Bangkok is one of the most visited cities, not just in Asia, but in the world. Its urban jungle has a bit of everything all types of visitors need. There are many hotels, bars, hostels, shops and activities that easily fill an itinerary. It also has a distinct mix of old and new exemplified by the many temples you will see.
Also known as the Temple of Dawn, Wat Arun is part of the city’s distinct cityscape, in fact, you will see it on one of Thailand’s coins. King Rama II ordered the construction of the towers during his reign; King Rama III completed his elaborate project.
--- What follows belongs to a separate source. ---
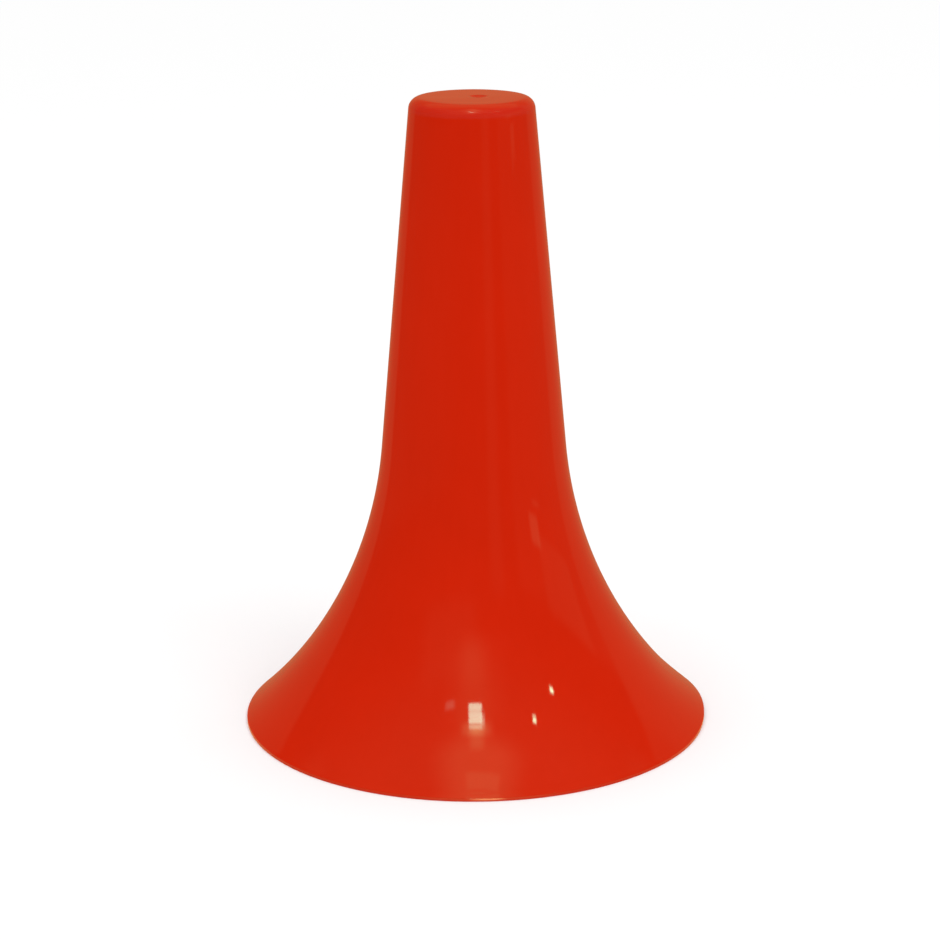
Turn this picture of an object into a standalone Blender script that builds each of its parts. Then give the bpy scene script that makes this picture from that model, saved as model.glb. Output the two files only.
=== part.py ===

If you look close enough, you will see that each tower has several pieces of colourful ceramics on it. These details make the entire whole beautiful and eye-catching. Other than the towers, there are also fetching shrines and buildings within the complex.
The ideal time to take pictures is during sunset and on the opposite side of the temple and river.
One of the top places to visit in Bangkok, Wat Pho is home to the 46m long Reclining Buddha. It is also one of the oldest temples in the city. After seeing the giant Buddha statue, explore the historic complex to learn more about the country’s religious history and culture.
You will see Buddhist treasures and relics while walking around. Many include this destination along with a trip to the Royal Grand Palace.
Wat Phra Kaew
Wat Phra Kaew is home to one of the most revered Buddhist relics in the country, the Emerald Buddha. Many Thais visit the complex to say their prayers or just to see the statue. Its makers used only one block of jade to carve out Buddha’s likeness.
The statue has travelled around the region a few centuries ago; it was in Chiang Rai then Chiang Mai then Luang Prabang then Vientiane then lastly Bangkok. When King Rama I ordered the construction of Bangkok and the Grand Palace, he had the Emerald Buddha placed in the chapel where it has been for decades.
This temple is the place to see the golden Chedi of Phu Khao Thong. Perched atop a hill in Bangkok’s old city, Kings Rama IV and Rama V successfully had the golden structure built when King Rama III’s attempt failed.
Fast forward to today, the chedi is one of the city’s most famous landmarks and is part of its beautiful cityscape. If you are up for a bit of a challenge, climb the 300 steps leading to it.
This beautiful temple has a mix of gold and white colours that give it a regal appearance. People just do not visit Wat Traimit to gawk at its stunning design, but also to see the giant, golden Buddha inside the temple. Some say the statue dates back to the 13th to 14th centuries. Explore the complex to learn about the religion.
Bangkok has other temples, but these are the most famous and must-visit ones. When you see these, you will get a glimpse of the country’s history and roots in Buddhism.